## Problem details
Print the listing below exactly.
------------
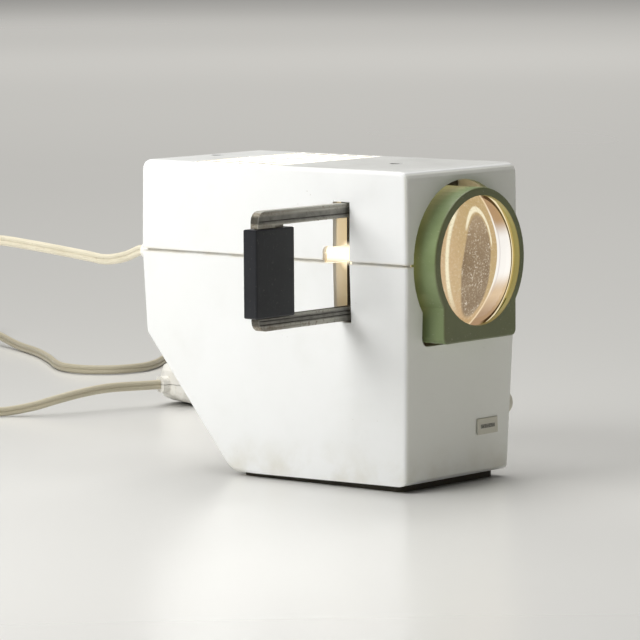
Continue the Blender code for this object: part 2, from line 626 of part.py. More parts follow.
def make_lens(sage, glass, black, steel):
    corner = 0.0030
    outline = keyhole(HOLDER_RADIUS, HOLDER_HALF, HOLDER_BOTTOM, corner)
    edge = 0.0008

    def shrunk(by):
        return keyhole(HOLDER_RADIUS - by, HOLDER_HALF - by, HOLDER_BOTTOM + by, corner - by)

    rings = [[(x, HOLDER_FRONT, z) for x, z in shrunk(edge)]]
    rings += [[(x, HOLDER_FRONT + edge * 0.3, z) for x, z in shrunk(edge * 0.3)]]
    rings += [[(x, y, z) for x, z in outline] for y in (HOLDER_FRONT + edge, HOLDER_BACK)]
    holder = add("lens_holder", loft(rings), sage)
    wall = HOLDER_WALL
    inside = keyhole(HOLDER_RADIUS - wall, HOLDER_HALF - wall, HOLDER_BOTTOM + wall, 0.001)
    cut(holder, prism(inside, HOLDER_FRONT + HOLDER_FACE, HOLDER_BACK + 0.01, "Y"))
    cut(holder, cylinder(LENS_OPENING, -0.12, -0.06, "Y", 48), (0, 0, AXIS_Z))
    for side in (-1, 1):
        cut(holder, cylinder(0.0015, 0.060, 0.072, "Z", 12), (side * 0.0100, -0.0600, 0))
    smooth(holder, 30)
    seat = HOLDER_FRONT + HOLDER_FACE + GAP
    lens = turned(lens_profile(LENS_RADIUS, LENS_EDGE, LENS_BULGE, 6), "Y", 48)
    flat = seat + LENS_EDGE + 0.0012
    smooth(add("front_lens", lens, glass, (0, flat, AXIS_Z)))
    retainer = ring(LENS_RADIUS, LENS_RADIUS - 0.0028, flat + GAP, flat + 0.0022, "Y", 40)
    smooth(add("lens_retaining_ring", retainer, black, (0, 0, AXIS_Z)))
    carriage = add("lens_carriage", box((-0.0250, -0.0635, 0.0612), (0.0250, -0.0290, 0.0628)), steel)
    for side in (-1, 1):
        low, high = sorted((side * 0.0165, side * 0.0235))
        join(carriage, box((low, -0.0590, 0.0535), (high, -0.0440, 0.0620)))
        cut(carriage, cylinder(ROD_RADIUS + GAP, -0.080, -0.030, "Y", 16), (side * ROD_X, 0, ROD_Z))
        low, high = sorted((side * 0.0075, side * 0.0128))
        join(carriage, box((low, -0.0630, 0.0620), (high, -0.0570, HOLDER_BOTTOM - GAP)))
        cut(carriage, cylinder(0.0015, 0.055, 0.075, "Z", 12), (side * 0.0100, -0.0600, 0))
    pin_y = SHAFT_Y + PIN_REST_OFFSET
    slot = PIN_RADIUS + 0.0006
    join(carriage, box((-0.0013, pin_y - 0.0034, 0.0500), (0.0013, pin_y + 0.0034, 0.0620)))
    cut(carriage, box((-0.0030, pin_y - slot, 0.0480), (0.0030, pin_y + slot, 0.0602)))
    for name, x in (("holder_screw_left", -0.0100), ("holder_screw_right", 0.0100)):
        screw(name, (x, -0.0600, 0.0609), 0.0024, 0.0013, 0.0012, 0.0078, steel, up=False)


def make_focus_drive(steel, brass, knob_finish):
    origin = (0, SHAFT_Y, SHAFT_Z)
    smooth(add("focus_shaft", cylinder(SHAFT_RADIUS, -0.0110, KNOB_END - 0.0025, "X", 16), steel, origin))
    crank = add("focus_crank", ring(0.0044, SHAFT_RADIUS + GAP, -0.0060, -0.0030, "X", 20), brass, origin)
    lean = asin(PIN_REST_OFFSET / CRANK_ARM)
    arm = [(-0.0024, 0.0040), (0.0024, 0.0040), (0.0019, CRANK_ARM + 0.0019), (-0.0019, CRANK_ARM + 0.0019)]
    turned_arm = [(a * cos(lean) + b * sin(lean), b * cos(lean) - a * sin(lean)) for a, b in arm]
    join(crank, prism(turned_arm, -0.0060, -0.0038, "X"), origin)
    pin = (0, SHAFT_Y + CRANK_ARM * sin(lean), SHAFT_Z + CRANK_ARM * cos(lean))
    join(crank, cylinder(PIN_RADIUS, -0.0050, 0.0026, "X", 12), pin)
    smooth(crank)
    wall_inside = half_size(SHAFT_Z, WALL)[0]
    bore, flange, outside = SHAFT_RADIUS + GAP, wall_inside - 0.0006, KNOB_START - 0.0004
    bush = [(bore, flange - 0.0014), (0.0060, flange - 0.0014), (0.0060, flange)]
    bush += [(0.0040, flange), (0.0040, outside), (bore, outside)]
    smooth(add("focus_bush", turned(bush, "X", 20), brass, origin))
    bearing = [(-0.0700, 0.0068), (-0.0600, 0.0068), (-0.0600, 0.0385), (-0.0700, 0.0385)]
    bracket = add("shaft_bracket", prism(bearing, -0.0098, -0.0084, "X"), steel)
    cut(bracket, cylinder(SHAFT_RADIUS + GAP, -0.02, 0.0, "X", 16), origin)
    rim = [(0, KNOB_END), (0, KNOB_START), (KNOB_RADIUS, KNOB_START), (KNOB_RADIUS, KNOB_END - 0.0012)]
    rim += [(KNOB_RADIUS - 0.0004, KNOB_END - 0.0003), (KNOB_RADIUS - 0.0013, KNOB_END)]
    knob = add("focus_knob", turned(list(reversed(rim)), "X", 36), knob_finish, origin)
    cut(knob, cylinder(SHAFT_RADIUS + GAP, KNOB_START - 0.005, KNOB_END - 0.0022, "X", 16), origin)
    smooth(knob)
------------
## Task answer
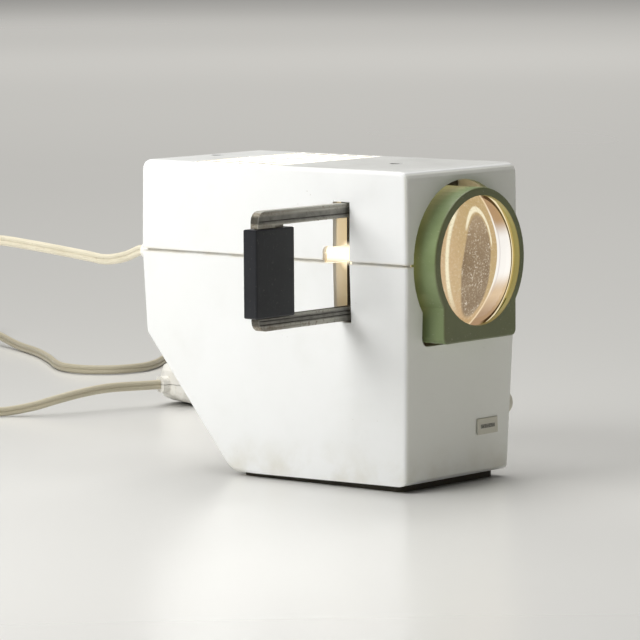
Continue the Blender code for this object: part 2, from line 626 of part.py. More parts follow.
def make_lens(sage, glass, black, steel):
    corner = 0.0030
    outline = keyhole(HOLDER_RADIUS, HOLDER_HALF, HOLDER_BOTTOM, corner)
    edge = 0.0008

    def shrunk(by):
        return keyhole(HOLDER_RADIUS - by, HOLDER_HALF - by, HOLDER_BOTTOM + by, corner - by)

    rings = [[(x, HOLDER_FRONT, z) for x, z in shrunk(edge)]]
    rings += [[(x, HOLDER_FRONT + edge * 0.3, z) for x, z in shrunk(edge * 0.3)]]
    rings += [[(x, y, z) for x, z in outline] for y in (HOLDER_FRONT + edge, HOLDER_BACK)]
    holder = add("lens_holder", loft(rings), sage)
    wall = HOLDER_WALL
    inside = keyhole(HOLDER_RADIUS - wall, HOLDER_HALF - wall, HOLDER_BOTTOM + wall, 0.001)
    cut(holder, prism(inside, HOLDER_FRONT + HOLDER_FACE, HOLDER_BACK + 0.01, "Y"))
    cut(holder, cylinder(LENS_OPENING, -0.12, -0.06, "Y", 48), (0, 0, AXIS_Z))
    for side in (-1, 1):
        cut(holder, cylinder(0.0015, 0.060, 0.072, "Z", 12), (side * 0.0100, -0.0600, 0))
    smooth(holder, 30)
    seat = HOLDER_FRONT + HOLDER_FACE + GAP
    lens = turned(lens_profile(LENS_RADIUS, LENS_EDGE, LENS_BULGE, 6), "Y", 48)
    flat = seat + LENS_EDGE + 0.0012
    smooth(add("front_lens", lens, glass, (0, flat, AXIS_Z)))
    retainer = ring(LENS_RADIUS, LENS_RADIUS - 0.0028, flat + GAP, flat + 0.0022, "Y", 40)
    smooth(add("lens_retaining_ring", retainer, black, (0, 0, AXIS_Z)))
    carriage = add("lens_carriage", box((-0.0250, -0.0635, 0.0612), (0.0250, -0.0290, 0.0628)), steel)
    for side in (-1, 1):
        low, high = sorted((side * 0.0165, side * 0.0235))
        join(carriage, box((low, -0.0590, 0.0535), (high, -0.0440, 0.0620)))
        cut(carriage, cylinder(ROD_RADIUS + GAP, -0.080, -0.030, "Y", 16), (side * ROD_X, 0, ROD_Z))
        low, high = sorted((side * 0.0075, side * 0.0128))
        join(carriage, box((low, -0.0630, 0.0620), (high, -0.0570, HOLDER_BOTTOM - GAP)))
        cut(carriage, cylinder(0.0015, 0.055, 0.075, "Z", 12), (side * 0.0100, -0.0600, 0))
    pin_y = SHAFT_Y + PIN_REST_OFFSET
    slot = PIN_RADIUS + 0.0006
    join(carriage, box((-0.0013, pin_y - 0.0034, 0.0500), (0.0013, pin_y + 0.0034, 0.0620)))
    cut(carriage, box((-0.0030, pin_y - slot, 0.0480), (0.0030, pin_y + slot, 0.0602)))
    for name, x in (("holder_screw_left", -0.0100), ("holder_screw_right", 0.0100)):
        screw(name, (x, -0.0600, 0.0609), 0.0024, 0.0013, 0.0012, 0.0078, steel, up=False)


def make_focus_drive(steel, brass, knob_finish):
    origin = (0, SHAFT_Y, SHAFT_Z)
    smooth(add("focus_shaft", cylinder(SHAFT_RADIUS, -0.0110, KNOB_END - 0.0025, "X", 16), steel, origin))
    crank = add("focus_crank", ring(0.0044, SHAFT_RADIUS + GAP, -0.0060, -0.0030, "X", 20), brass, origin)
    lean = asin(PIN_REST_OFFSET / CRANK_ARM)
    arm = [(-0.0024, 0.0040), (0.0024, 0.0040), (0.0019, CRANK_ARM + 0.0019), (-0.0019, CRANK_ARM + 0.0019)]
    turned_arm = [(a * cos(lean) + b * sin(lean), b * cos(lean) - a * sin(lean)) for a, b in arm]
    join(crank, prism(turned_arm, -0.0060, -0.0038, "X"), origin)
    pin = (0, SHAFT_Y + CRANK_ARM * sin(lean), SHAFT_Z + CRANK_ARM * cos(lean))
    join(crank, cylinder(PIN_RADIUS, -0.0050, 0.0026, "X", 12), pin)
    smooth(crank)
    wall_inside = half_size(SHAFT_Z, WALL)[0]
    bore, flange, outside = SHAFT_RADIUS + GAP, wall_inside - 0.0006, KNOB_START - 0.0004
    bush = [(bore, flange - 0.0014), (0.0060, flange - 0.0014), (0.0060, flange)]
    bush += [(0.0040, flange), (0.0040, outside), (bore, outside)]
    smooth(add("focus_bush", turned(bush, "X", 20), brass, origin))
    bearing = [(-0.0700, 0.0068), (-0.0600, 0.0068), (-0.0600, 0.0385), (-0.0700, 0.0385)]
    bracket = add("shaft_bracket", prism(bearing, -0.0098, -0.0084, "X"), steel)
    cut(bracket, cylinder(SHAFT_RADIUS + GAP, -0.02, 0.0, "X", 16), origin)
    rim = [(0, KNOB_END), (0, KNOB_START), (KNOB_RADIUS, KNOB_START), (KNOB_RADIUS, KNOB_END - 0.0012)]
    rim += [(KNOB_RADIUS - 0.0004, KNOB_END - 0.0003), (KNOB_RADIUS - 0.0013, KNOB_END)]
    knob = add("focus_knob", turned(list(reversed(rim)), "X", 36), knob_finish, origin)
    cut(knob, cylinder(SHAFT_RADIUS + GAP, KNOB_START - 0.005, KNOB_END - 0.0022, "X", 16), origin)
    smooth(knob)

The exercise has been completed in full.